La carte énergétique est aussi brandie, puisque la diplomatie allemande menace de ne pas autoriser l'entrée en service du gazoduc Nord Stream 2 entre la Russie et l'Allemagne, cher à Moscou, en cas de nouvelle escalade russe.

Quelles options militaires?


Joe Biden a fait savoir qu'il n'a aucune intention d'entraîner la première puissance mondiale dans un nouveau conflit à l'étranger.

Mais sans aller jusqu'à une implication directe, les Américains ont prévenu qu'ils enverraient davantage d'armes à l'Ukraine en cas d'attaque russe, et pourraient aussi équiper des milices locales.

Les Etats-Unis peuvent également fournir à leurs alliés ukrainiens du renseignement, en multipliant les survols par des avions de reconnaissance.

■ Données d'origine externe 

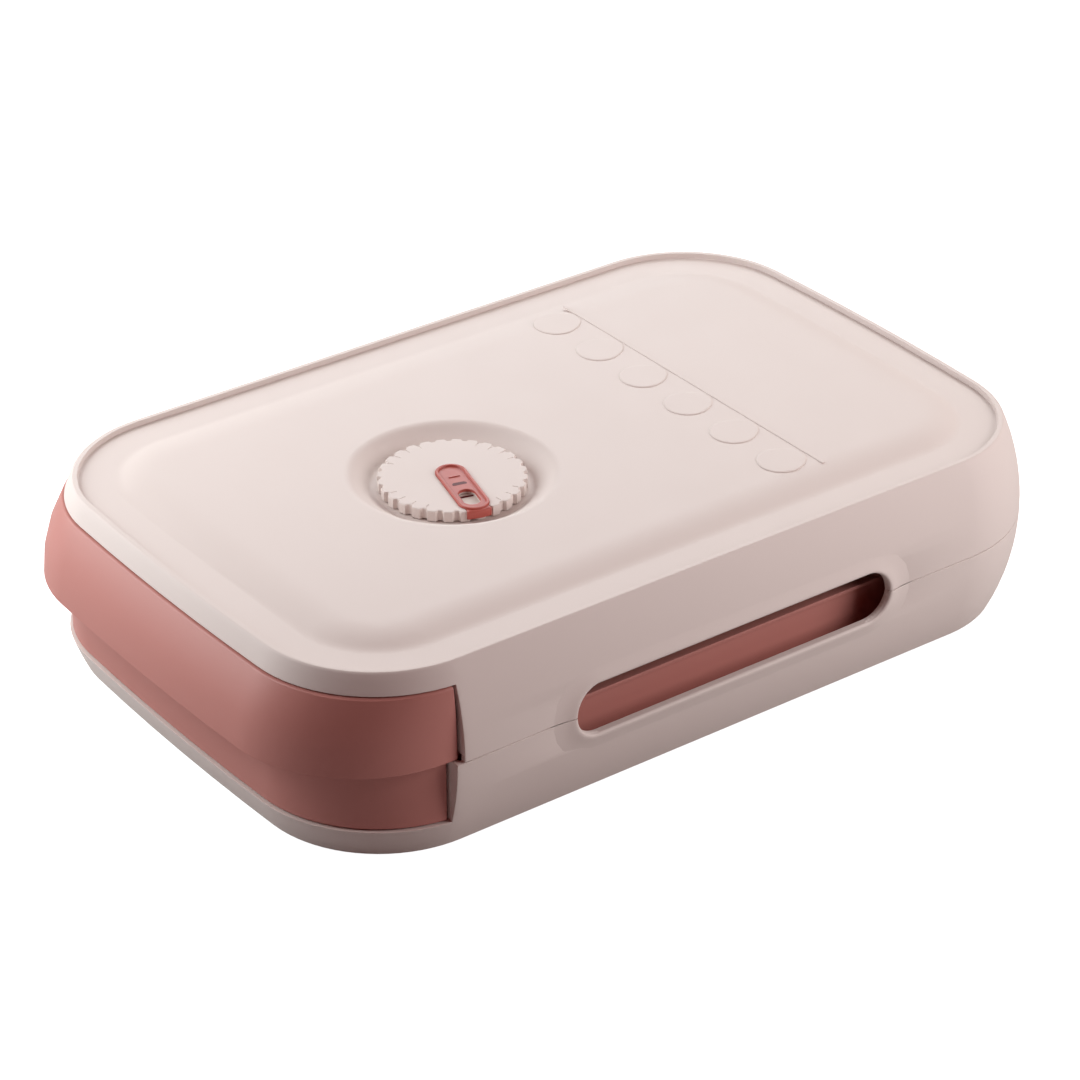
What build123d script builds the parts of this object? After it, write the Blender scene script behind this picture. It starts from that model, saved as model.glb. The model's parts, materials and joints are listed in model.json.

Surtout, l'administration Biden a dit qu'en cas d'invasion russe de l'Ukraine, elle répondrait favorablement aux demandes de renforts - donc de déploiement de troupes américaines -- de la part des pays de l'Otan frontaliers de la Russie (Estonie, Lettonie, Lituanie et Pologne).

"C'est exactement ce dont Poutine ne veut pas. Donc s'il décide d'envahir, il va avoir exactement ce dont il ne veut pas", martèle William Taylor.

Cela suffira-t-il?


Par le passé, les sanctions, même sévères, n'ont pas convaincu le président Poutine de revenir en arrière, notamment après l'annexion de la Crimée.

C'est pourquoi, cette fois, Washington tente de communiquer clairement au Kremlin quelle serait la réaction occidentale avant qu'il passe à l'acte.

Selon Matthew Rojansky, "personne ne doute que les Etats-Unis peuvent faire du mal à la Russie sur le plan économique". "La question est: cela suffit-il à changer le comportement de la Russie? Et l'histoire nous a enseigné que la seule chance que cela a de marcher, c'est de formuler les menaces à l'avance", estime-t-il.

William Taylor abonde: Vladimir Poutine "devrait être dissuadé" d'agir par toutes ces menaces. "Mais le sera-t-il vraiment? Un seul homme peut répondre à cette question".